[BEGIN]

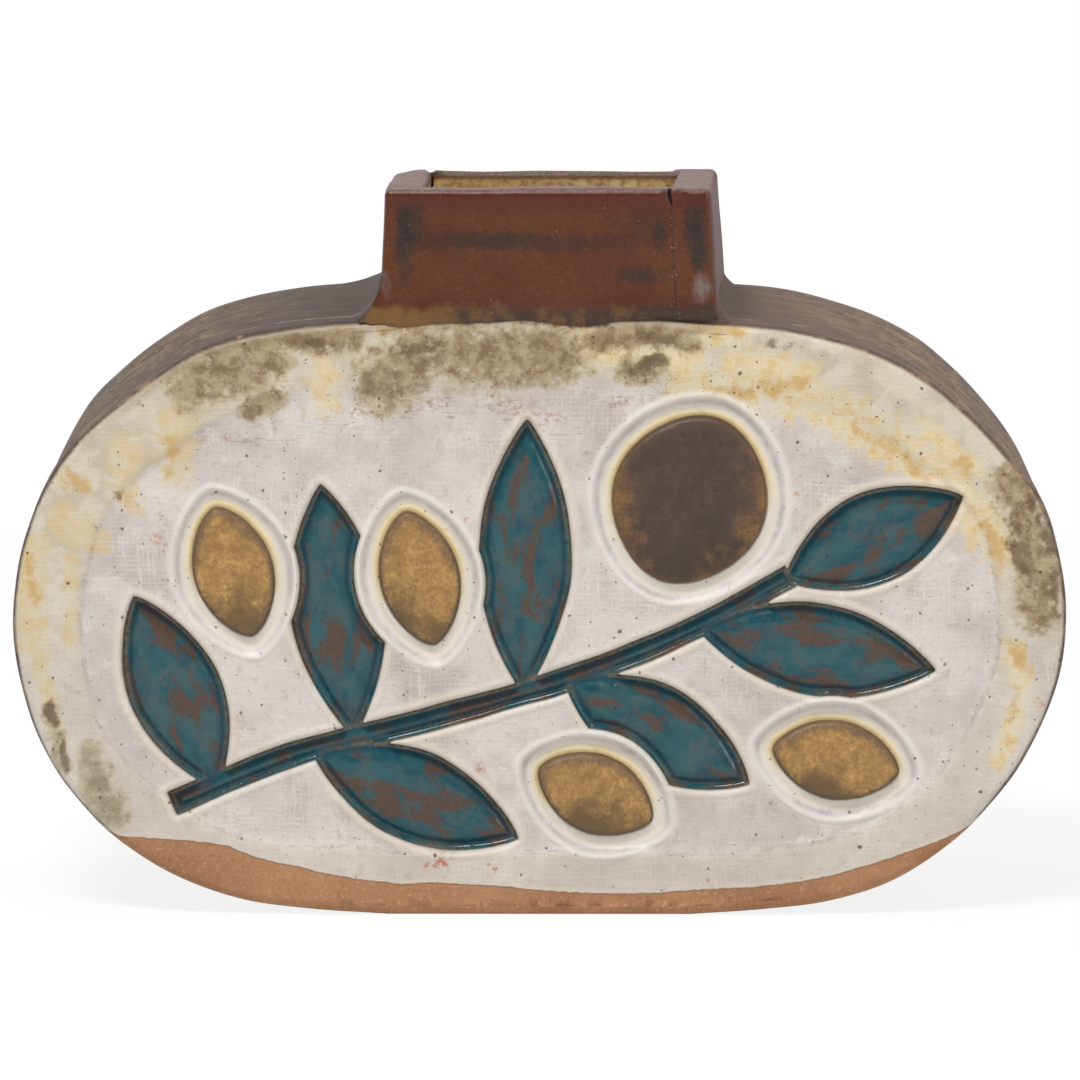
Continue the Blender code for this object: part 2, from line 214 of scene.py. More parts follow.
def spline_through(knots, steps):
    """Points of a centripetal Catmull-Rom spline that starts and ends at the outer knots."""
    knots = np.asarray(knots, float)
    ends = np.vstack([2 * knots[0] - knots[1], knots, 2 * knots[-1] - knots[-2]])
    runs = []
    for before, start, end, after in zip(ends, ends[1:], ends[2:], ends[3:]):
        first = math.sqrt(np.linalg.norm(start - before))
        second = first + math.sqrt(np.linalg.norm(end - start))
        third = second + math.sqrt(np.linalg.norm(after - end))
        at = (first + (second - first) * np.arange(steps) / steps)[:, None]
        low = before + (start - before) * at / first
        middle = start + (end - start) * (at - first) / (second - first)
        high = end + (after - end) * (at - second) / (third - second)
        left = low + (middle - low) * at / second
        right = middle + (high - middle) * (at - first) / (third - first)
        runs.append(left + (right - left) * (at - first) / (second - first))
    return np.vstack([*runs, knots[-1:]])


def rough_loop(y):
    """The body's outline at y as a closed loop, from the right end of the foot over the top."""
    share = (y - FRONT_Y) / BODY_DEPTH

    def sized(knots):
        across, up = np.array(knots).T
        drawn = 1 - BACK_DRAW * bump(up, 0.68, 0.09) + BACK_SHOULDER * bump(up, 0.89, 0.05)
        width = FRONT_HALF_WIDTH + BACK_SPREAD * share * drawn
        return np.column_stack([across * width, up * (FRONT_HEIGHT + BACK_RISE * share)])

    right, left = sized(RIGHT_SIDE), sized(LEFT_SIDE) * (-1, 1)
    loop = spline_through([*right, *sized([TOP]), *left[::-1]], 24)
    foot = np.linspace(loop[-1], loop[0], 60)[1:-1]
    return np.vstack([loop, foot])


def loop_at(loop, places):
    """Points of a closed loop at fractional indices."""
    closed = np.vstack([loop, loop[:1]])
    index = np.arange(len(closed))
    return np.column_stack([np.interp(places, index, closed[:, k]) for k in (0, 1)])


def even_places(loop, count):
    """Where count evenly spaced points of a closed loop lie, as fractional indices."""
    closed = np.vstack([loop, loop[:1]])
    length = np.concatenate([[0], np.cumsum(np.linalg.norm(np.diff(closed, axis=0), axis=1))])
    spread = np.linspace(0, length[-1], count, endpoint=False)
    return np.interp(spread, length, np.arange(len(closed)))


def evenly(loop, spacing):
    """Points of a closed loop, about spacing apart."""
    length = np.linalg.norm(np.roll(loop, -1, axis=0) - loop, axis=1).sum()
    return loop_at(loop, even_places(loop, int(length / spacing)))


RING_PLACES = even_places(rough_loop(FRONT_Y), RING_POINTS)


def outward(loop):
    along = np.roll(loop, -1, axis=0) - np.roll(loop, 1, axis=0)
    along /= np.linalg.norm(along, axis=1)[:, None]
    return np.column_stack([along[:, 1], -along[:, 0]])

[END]

▶ To do
What is the number of lines in the data that hold the string "from"? Answer with the number only.

▶ The result
2